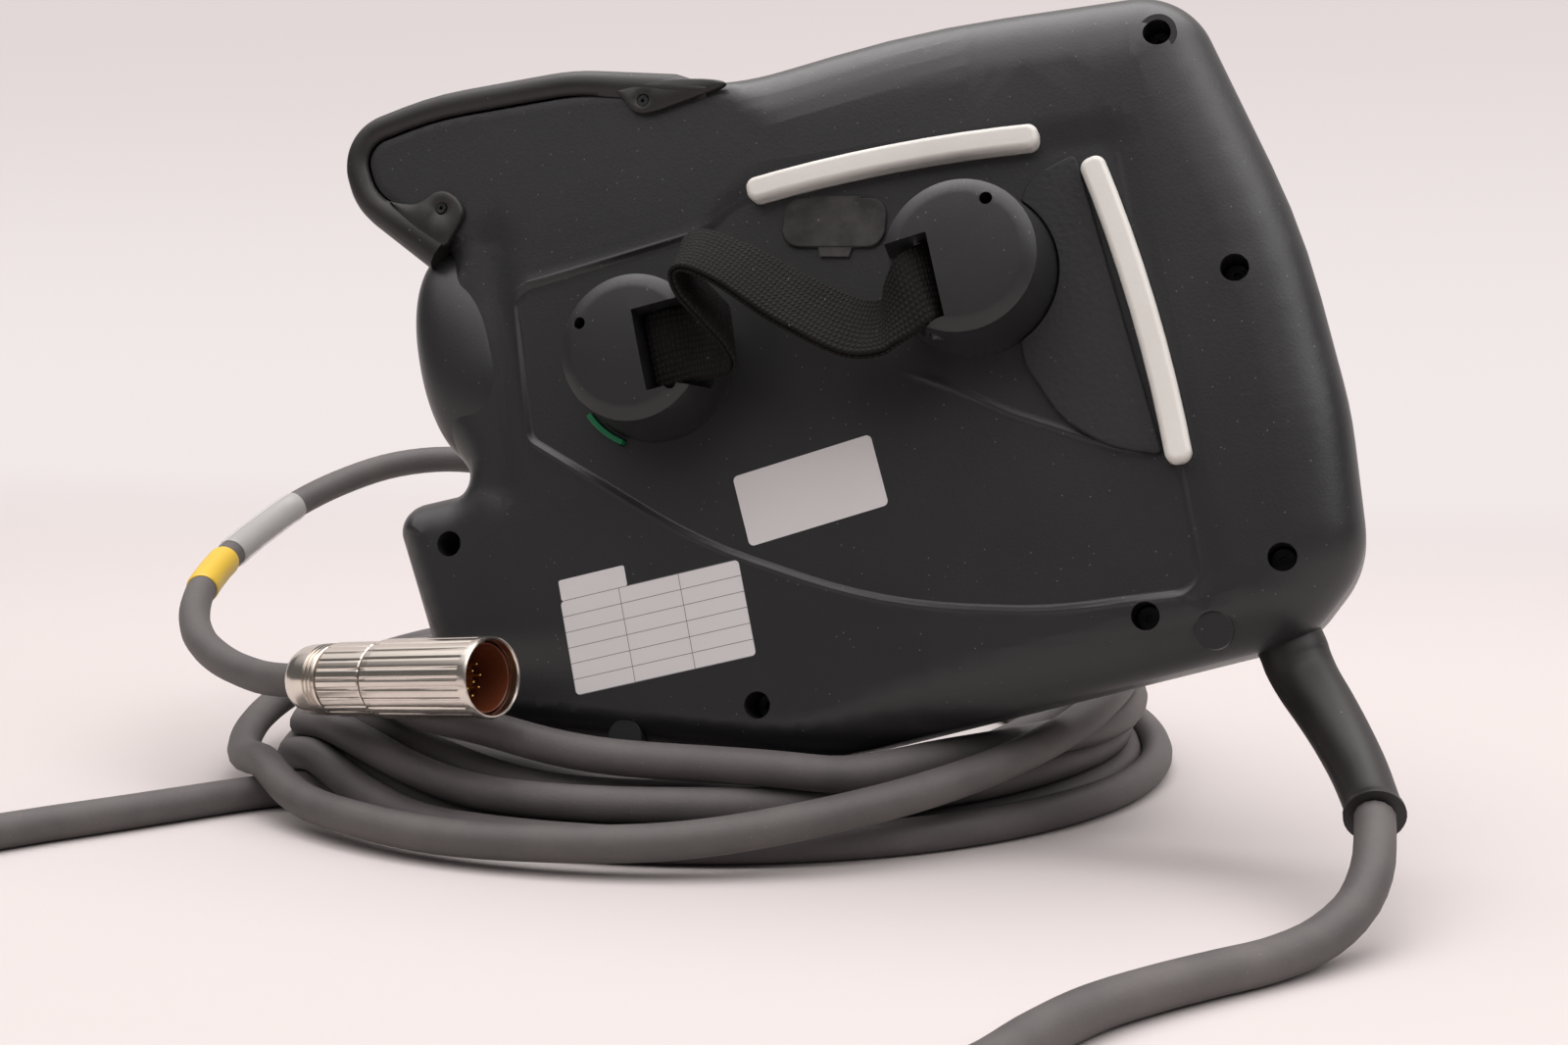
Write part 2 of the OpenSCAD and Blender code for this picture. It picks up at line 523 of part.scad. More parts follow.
// ---------------------------------------------------------------- controls on the front
mush_r = mushroom_d / 2;
stem_r = 8;
spigot_r = 6;
stop_travel = 4;
face = front_h;
block_z = front_h - wall - 9;
module estop_collar() color("#d6b21e") placed() front() at(estop_at, 0) {
    difference() {
        union() {
            at([0, 0], face) cylinder(r = mush_r, h = 3.5);
            at([0, 0], block_z) cylinder(r = estop_neck_r, h = face - block_z + eps);
        }
        at([0, 0], -1) cylinder(r = stem_r + thin, h = face + 20);
    }
    at([0, 0], face - wall - 3) ring3(estop_neck_r + 3.5, estop_neck_r + thin, 3);
}
module estop_stem() color("#9a9c9e") placed() front() at(estop_at, 0) {
    at([0, 0], block_z + stop_travel + 0.3) cylinder(r = stem_r, h = face + 7.9 - block_z - stop_travel - 0.3);
    at([0, 0], face + 7.8) cylinder(r = spigot_r, h = 5.2);
}
module estop_mushroom() color("#b3201c") placed() front() at(estop_at, face + 8) difference() {
    rotate_extrude() polygon(concat([[0, 0], [stem_r + 1, 0], [mush_r - 2, 1.5], [mush_r, 3.5], [mush_r, 6]],
        [for (k = [1 : 6]) let (a = 15 * k) [mush_r * cos(a), 6 + 7 * sin(a)]]));
    at([0, 0], -1) cylinder(r = spigot_r + thin, h = 1 + 5.4);
}
module estop_block() color("#26282b") placed() front() at(estop_at, block_z - 16) cylinder(r = 14, h = 16);

button_r = 5.5;
barrel_r = 5;
neck_end = front_h - wall - 8;
button_travel = 3;
module switch_bezels() color("#8f9193") placed() front() for (i = [0 : 2]) at(switch_at[i], 0) {
    bore = (i == 0 ? barrel_r : button_r) + thin;
    difference() {
        union() {
            at([0, 0], face) cylinder(r1 = 10, r2 = 8.6, h = 2.6);
            at([0, 0], neck_end) cylinder(r = switch_neck_r, h = face - neck_end + eps);
        }
        at([0, 0], 0) cylinder(r = bore, h = face + 10);
    }
    at([0, 0], face - wall - 2.5) ring3(switch_neck_r + 2.6, switch_neck_r + thin, 2.5);
}
key_blade = [1.8, 6, 14];
module mode_barrel() color("#a7a9ab") placed() front() at(switch_at[0], 0) difference() {
    at([0, 0], neck_end + 0.3) cylinder(r = barrel_r, h = face + 3 - neck_end - 0.3);
    translate([-key_blade[0] / 2 - 0.2, -key_blade[1] / 2 - 0.2, face + 2.5 - key_blade[2]]) cube([key_blade[0] + 0.4, key_blade[1] + 0.4, 30]);
}
module mode_key() color("#c6c8ca") placed() front() at(switch_at[0], face + 3 - key_blade[2]) {
    translate([-key_blade[0] / 2, -key_blade[1] / 2, 0]) cube([key_blade[0], key_blade[1], key_blade[2] + 4]);
    translate([-key_blade[0] / 2, 0, key_blade[2] + 11]) rotate([0, 90, 0]) difference() {
        cylinder(r = 8.5, h = key_blade[0]);
        translate([-3.5, 0, -1]) cylinder(r = 2.2, h = 6);
    }
}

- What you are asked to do
Print back all the lines verbatim.

- Task output
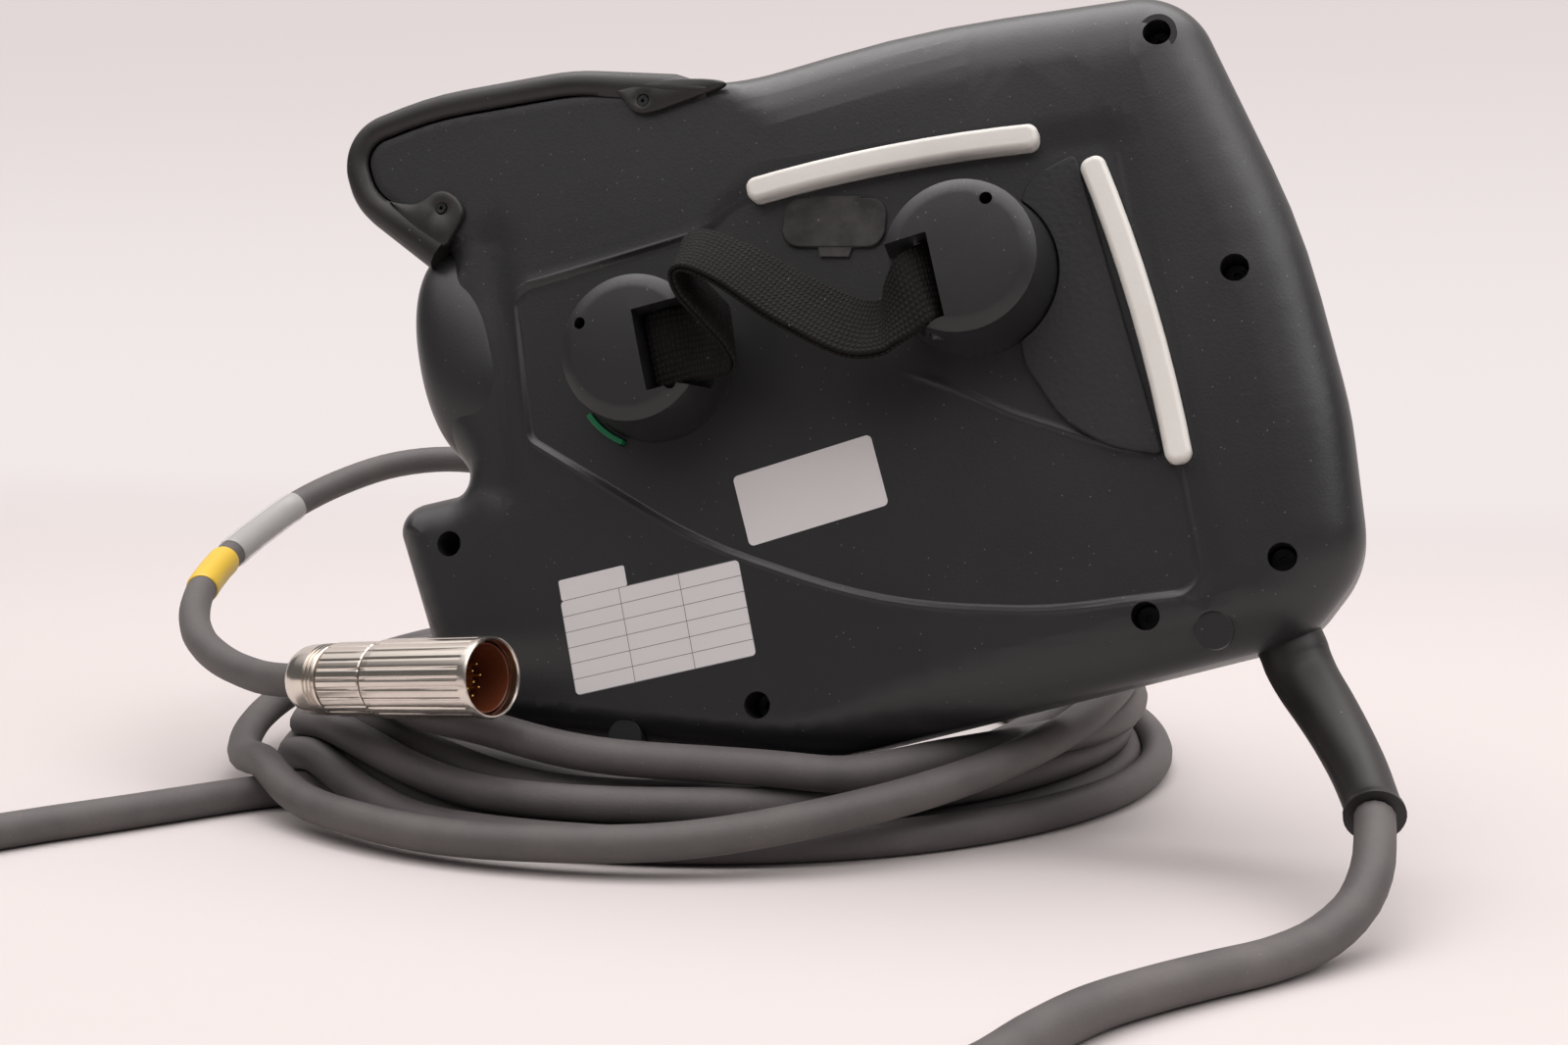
Write part 2 of the OpenSCAD and Blender code for this picture. It picks up at line 523 of part.scad. More parts follow.
// ---------------------------------------------------------------- controls on the front
mush_r = mushroom_d / 2;
stem_r = 8;
spigot_r = 6;
stop_travel = 4;
face = front_h;
block_z = front_h - wall - 9;
module estop_collar() color("#d6b21e") placed() front() at(estop_at, 0) {
    difference() {
        union() {
            at([0, 0], face) cylinder(r = mush_r, h = 3.5);
            at([0, 0], block_z) cylinder(r = estop_neck_r, h = face - block_z + eps);
        }
        at([0, 0], -1) cylinder(r = stem_r + thin, h = face + 20);
    }
    at([0, 0], face - wall - 3) ring3(estop_neck_r + 3.5, estop_neck_r + thin, 3);
}
module estop_stem() color("#9a9c9e") placed() front() at(estop_at, 0) {
    at([0, 0], block_z + stop_travel + 0.3) cylinder(r = stem_r, h = face + 7.9 - block_z - stop_travel - 0.3);
    at([0, 0], face + 7.8) cylinder(r = spigot_r, h = 5.2);
}
module estop_mushroom() color("#b3201c") placed() front() at(estop_at, face + 8) difference() {
    rotate_extrude() polygon(concat([[0, 0], [stem_r + 1, 0], [mush_r - 2, 1.5], [mush_r, 3.5], [mush_r, 6]],
        [for (k = [1 : 6]) let (a = 15 * k) [mush_r * cos(a), 6 + 7 * sin(a)]]));
    at([0, 0], -1) cylinder(r = spigot_r + thin, h = 1 + 5.4);
}
module estop_block() color("#26282b") placed() front() at(estop_at, block_z - 16) cylinder(r = 14, h = 16);

button_r = 5.5;
barrel_r = 5;
neck_end = front_h - wall - 8;
button_travel = 3;
module switch_bezels() color("#8f9193") placed() front() for (i = [0 : 2]) at(switch_at[i], 0) {
    bore = (i == 0 ? barrel_r : button_r) + thin;
    difference() {
        union() {
            at([0, 0], face) cylinder(r1 = 10, r2 = 8.6, h = 2.6);
            at([0, 0], neck_end) cylinder(r = switch_neck_r, h = face - neck_end + eps);
        }
        at([0, 0], 0) cylinder(r = bore, h = face + 10);
    }
    at([0, 0], face - wall - 2.5) ring3(switch_neck_r + 2.6, switch_neck_r + thin, 2.5);
}
key_blade = [1.8, 6, 14];
module mode_barrel() color("#a7a9ab") placed() front() at(switch_at[0], 0) difference() {
    at([0, 0], neck_end + 0.3) cylinder(r = barrel_r, h = face + 3 - neck_end - 0.3);
    translate([-key_blade[0] / 2 - 0.2, -key_blade[1] / 2 - 0.2, face + 2.5 - key_blade[2]]) cube([key_blade[0] + 0.4, key_blade[1] + 0.4, 30]);
}
module mode_key() color("#c6c8ca") placed() front() at(switch_at[0], face + 3 - key_blade[2]) {
    translate([-key_blade[0] / 2, -key_blade[1] / 2, 0]) cube([key_blade[0], key_blade[1], key_blade[2] + 4]);
    translate([-key_blade[0] / 2, 0, key_blade[2] + 11]) rotate([0, 90, 0]) difference() {
        cylinder(r = 8.5, h = key_blade[0]);
        translate([-3.5, 0, -1]) cylinder(r = 2.2, h = 6);
    }
}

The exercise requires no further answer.